*** Supplied data
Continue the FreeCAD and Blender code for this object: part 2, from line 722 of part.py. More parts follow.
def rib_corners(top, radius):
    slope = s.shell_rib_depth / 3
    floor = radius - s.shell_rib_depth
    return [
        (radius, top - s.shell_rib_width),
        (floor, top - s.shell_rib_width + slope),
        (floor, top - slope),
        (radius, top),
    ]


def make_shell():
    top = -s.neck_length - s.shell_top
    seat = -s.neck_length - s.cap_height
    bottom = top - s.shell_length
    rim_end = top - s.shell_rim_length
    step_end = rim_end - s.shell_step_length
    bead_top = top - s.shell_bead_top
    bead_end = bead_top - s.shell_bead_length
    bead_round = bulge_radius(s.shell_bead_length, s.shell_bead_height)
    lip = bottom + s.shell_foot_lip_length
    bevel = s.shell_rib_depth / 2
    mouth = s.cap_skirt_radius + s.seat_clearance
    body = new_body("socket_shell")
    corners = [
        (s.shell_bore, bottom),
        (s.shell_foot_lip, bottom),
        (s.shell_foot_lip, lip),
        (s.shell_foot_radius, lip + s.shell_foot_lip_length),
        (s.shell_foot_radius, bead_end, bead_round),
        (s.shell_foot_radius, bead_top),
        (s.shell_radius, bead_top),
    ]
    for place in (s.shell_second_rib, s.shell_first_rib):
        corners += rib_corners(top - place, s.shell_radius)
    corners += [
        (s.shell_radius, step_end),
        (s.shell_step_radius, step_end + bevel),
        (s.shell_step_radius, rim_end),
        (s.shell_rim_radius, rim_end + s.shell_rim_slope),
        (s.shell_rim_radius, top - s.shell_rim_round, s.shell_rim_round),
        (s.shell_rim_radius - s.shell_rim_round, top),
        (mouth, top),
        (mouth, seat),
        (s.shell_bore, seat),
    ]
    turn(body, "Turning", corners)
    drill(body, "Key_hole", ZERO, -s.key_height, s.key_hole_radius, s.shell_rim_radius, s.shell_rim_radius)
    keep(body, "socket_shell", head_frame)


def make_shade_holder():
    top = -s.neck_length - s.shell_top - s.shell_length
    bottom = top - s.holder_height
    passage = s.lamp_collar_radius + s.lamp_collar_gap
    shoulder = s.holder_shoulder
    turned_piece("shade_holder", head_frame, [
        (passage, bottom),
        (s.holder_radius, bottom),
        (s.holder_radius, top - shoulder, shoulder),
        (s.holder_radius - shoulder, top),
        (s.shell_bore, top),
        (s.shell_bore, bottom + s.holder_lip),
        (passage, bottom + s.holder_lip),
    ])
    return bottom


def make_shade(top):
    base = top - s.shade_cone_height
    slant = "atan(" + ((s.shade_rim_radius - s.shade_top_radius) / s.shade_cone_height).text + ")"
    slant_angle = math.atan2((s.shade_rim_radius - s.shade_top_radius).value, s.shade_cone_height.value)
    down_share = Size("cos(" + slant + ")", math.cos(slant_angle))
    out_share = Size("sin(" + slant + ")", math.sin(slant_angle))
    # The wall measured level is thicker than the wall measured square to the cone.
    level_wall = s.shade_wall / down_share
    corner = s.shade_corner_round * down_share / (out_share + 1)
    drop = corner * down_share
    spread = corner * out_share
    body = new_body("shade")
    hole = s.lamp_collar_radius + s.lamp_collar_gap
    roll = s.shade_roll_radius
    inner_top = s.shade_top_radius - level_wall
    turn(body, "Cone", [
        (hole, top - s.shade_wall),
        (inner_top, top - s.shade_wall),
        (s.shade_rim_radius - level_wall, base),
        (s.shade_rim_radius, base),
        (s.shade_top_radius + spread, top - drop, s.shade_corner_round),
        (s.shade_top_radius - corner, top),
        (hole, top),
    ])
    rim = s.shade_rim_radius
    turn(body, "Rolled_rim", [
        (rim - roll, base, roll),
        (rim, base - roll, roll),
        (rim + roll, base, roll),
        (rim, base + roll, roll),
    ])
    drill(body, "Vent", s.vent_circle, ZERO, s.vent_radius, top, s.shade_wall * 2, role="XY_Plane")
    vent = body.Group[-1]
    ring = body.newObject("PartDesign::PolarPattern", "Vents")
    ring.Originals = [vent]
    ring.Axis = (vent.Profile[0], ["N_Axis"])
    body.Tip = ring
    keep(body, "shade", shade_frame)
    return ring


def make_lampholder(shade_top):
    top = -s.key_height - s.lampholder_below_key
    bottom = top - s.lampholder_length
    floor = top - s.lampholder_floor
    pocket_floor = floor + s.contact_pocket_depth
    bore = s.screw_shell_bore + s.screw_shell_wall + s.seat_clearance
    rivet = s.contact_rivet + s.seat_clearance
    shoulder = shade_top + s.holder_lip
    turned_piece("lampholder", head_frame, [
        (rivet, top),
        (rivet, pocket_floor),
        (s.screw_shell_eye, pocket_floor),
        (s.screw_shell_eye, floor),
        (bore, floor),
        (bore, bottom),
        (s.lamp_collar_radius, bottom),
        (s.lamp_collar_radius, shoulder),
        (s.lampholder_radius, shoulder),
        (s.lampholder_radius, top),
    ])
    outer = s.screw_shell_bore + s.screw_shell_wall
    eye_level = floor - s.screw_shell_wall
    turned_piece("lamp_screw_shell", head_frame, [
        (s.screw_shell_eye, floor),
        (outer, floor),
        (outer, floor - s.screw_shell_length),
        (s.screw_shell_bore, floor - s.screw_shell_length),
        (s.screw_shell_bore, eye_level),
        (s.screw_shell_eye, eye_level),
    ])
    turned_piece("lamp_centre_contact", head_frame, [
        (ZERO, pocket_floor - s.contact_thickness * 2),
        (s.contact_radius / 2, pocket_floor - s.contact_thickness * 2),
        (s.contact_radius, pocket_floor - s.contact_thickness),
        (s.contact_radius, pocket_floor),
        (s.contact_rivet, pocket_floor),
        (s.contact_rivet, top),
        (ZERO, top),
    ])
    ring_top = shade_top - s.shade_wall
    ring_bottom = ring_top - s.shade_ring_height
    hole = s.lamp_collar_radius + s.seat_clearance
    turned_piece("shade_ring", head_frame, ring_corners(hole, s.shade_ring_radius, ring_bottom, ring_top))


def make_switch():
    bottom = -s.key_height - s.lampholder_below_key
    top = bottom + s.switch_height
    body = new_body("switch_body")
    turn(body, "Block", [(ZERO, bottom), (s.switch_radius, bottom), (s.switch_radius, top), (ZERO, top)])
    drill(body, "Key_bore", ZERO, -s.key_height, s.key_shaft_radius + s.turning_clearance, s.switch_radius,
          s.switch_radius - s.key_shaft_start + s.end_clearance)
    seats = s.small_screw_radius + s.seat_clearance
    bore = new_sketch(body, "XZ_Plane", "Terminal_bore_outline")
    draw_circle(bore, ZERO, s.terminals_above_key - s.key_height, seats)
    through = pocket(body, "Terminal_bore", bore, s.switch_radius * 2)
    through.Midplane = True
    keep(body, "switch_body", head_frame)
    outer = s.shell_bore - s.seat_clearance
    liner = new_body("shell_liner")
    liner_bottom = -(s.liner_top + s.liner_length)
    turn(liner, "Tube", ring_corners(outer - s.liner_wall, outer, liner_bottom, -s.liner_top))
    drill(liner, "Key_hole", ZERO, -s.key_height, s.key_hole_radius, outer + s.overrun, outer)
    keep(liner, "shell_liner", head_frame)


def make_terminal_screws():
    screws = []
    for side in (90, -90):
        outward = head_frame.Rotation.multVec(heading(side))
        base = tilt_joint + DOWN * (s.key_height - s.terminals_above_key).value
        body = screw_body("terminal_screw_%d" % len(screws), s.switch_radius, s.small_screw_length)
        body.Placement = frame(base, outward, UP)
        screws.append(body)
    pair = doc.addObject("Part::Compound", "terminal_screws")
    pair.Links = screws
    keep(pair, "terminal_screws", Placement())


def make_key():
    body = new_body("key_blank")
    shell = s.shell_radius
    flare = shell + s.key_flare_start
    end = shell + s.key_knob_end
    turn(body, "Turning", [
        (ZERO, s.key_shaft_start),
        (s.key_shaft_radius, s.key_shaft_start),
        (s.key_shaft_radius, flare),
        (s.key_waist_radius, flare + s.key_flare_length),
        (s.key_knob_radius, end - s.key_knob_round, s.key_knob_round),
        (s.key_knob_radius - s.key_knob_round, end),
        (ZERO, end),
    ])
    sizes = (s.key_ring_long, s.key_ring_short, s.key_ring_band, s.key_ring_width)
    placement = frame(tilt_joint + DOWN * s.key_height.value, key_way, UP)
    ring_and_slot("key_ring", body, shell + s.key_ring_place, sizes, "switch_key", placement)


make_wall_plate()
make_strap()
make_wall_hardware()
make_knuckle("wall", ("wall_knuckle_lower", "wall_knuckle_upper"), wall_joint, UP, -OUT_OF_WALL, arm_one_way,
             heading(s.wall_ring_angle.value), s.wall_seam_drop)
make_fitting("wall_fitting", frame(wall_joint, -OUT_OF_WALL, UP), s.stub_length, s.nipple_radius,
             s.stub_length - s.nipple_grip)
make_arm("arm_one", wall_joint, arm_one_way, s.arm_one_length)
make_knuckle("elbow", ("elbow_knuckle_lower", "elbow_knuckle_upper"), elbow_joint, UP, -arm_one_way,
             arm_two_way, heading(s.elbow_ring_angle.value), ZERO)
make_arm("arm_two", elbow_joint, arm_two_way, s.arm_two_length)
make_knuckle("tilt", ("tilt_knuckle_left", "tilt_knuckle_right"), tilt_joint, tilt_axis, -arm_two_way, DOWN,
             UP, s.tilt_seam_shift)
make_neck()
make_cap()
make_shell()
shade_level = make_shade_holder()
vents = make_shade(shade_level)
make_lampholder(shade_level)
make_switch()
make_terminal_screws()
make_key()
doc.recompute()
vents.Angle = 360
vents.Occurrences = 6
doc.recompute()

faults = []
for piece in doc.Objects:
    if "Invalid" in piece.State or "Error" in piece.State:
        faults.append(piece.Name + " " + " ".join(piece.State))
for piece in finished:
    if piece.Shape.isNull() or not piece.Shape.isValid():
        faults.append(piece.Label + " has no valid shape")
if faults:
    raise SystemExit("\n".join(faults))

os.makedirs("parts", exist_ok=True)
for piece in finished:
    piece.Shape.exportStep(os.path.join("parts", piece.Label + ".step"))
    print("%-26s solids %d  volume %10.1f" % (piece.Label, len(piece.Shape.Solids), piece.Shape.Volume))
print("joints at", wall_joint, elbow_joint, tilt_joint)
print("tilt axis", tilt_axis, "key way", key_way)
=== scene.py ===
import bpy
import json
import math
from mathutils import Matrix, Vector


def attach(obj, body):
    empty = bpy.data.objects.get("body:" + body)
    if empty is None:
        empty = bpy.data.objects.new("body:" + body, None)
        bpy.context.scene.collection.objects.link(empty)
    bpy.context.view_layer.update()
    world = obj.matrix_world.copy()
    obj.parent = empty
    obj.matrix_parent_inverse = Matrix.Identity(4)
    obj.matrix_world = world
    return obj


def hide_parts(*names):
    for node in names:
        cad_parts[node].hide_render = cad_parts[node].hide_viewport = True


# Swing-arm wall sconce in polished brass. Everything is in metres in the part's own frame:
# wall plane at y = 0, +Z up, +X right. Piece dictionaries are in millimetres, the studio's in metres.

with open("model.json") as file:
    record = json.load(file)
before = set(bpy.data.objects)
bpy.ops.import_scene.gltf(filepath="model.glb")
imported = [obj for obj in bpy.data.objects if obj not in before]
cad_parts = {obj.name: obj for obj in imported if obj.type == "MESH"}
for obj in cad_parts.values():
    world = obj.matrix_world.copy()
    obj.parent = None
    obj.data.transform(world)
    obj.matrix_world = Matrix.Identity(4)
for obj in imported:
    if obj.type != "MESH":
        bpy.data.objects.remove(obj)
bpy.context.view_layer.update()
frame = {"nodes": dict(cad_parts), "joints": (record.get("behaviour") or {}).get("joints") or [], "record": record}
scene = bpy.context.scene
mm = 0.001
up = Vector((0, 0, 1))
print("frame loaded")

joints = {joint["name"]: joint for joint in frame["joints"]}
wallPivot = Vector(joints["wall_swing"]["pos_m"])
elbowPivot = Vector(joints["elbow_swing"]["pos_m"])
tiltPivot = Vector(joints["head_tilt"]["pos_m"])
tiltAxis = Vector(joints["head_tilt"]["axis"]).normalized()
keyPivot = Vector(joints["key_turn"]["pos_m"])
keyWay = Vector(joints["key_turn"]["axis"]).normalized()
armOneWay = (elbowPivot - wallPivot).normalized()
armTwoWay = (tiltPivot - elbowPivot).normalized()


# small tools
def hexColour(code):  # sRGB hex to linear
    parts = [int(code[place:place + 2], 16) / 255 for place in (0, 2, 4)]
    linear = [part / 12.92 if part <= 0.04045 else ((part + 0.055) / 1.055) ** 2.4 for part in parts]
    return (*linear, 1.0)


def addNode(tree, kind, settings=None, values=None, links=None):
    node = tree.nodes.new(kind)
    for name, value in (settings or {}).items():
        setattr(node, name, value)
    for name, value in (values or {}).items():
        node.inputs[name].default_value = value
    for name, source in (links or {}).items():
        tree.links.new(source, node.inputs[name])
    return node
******
*** Supplied data
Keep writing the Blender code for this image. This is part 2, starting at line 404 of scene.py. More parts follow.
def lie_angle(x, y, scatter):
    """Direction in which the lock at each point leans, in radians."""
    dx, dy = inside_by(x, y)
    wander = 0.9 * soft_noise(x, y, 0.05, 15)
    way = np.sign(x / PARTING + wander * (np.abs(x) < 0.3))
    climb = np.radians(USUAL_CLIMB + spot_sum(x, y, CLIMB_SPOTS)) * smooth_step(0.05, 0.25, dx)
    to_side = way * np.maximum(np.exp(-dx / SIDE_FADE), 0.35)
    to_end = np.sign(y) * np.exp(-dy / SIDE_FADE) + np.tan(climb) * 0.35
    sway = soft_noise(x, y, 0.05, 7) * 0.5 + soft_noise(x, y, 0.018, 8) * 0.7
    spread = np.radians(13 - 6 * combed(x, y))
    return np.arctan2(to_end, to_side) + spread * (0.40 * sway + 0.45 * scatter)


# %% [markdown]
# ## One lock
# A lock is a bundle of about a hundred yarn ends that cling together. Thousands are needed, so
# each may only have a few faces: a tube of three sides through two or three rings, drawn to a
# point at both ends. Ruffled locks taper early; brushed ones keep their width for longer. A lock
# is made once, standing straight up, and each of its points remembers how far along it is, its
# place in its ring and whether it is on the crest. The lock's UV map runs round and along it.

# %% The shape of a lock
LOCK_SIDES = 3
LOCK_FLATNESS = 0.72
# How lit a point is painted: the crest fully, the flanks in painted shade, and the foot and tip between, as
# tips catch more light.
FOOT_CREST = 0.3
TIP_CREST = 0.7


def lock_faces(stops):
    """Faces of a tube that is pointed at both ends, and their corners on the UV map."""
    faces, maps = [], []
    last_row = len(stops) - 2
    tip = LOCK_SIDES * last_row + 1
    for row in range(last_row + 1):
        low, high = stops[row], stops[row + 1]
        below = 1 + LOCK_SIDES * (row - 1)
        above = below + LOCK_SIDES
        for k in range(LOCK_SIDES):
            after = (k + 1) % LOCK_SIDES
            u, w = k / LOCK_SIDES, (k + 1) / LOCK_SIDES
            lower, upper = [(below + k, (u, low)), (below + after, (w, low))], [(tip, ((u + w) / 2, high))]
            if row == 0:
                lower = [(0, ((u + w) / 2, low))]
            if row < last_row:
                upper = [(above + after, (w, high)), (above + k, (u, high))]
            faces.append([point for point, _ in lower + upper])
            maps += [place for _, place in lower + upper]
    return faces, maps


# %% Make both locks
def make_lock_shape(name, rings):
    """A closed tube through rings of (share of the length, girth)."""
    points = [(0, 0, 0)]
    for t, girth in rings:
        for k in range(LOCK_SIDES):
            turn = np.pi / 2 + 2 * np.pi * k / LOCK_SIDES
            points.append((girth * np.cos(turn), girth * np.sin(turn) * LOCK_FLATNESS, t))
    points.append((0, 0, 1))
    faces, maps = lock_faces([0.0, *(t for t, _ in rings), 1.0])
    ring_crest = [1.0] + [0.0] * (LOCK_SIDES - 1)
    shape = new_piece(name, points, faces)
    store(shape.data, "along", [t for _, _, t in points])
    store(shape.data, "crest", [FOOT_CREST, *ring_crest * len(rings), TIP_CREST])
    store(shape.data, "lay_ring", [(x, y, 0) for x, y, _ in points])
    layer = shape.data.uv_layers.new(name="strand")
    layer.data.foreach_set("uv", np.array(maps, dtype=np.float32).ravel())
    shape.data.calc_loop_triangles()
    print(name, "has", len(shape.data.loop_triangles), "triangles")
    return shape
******
**What you will do**
In the listing above, find the line containing "vents.Occurrences = 6" and the line containing "for node in", then quote both, plus every line between them, exactly as written.

**Result below**
vents.Occurrences = 6
doc.recompute()

faults = []
for piece in doc.Objects:
    if "Invalid" in piece.State or "Error" in piece.State:
        faults.append(piece.Name + " " + " ".join(piece.State))
for piece in finished:
    if piece.Shape.isNull() or not piece.Shape.isValid():
        faults.append(piece.Label + " has no valid shape")
if faults:
    raise SystemExit("\n".join(faults))

os.makedirs("parts", exist_ok=True)
for piece in finished:
    piece.Shape.exportStep(os.path.join("parts", piece.Label + ".step"))
    print("%-26s solids %d  volume %10.1f" % (piece.Label, len(piece.Shape.Solids), piece.Shape.Volume))
print("joints at", wall_joint, elbow_joint, tilt_joint)
print("tilt axis", tilt_axis, "key way", key_way)
=== scene.py ===
import bpy
import json
import math
from mathutils import Matrix, Vector


def attach(obj, body):
    empty = bpy.data.objects.get("body:" + body)
    if empty is None:
        empty = bpy.data.objects.new("body:" + body, None)
        bpy.context.scene.collection.objects.link(empty)
    bpy.context.view_layer.update()
    world = obj.matrix_world.copy()
    obj.parent = empty
    obj.matrix_parent_inverse = Matrix.Identity(4)
    obj.matrix_world = world
    return obj


def hide_parts(*names):
    for node in names:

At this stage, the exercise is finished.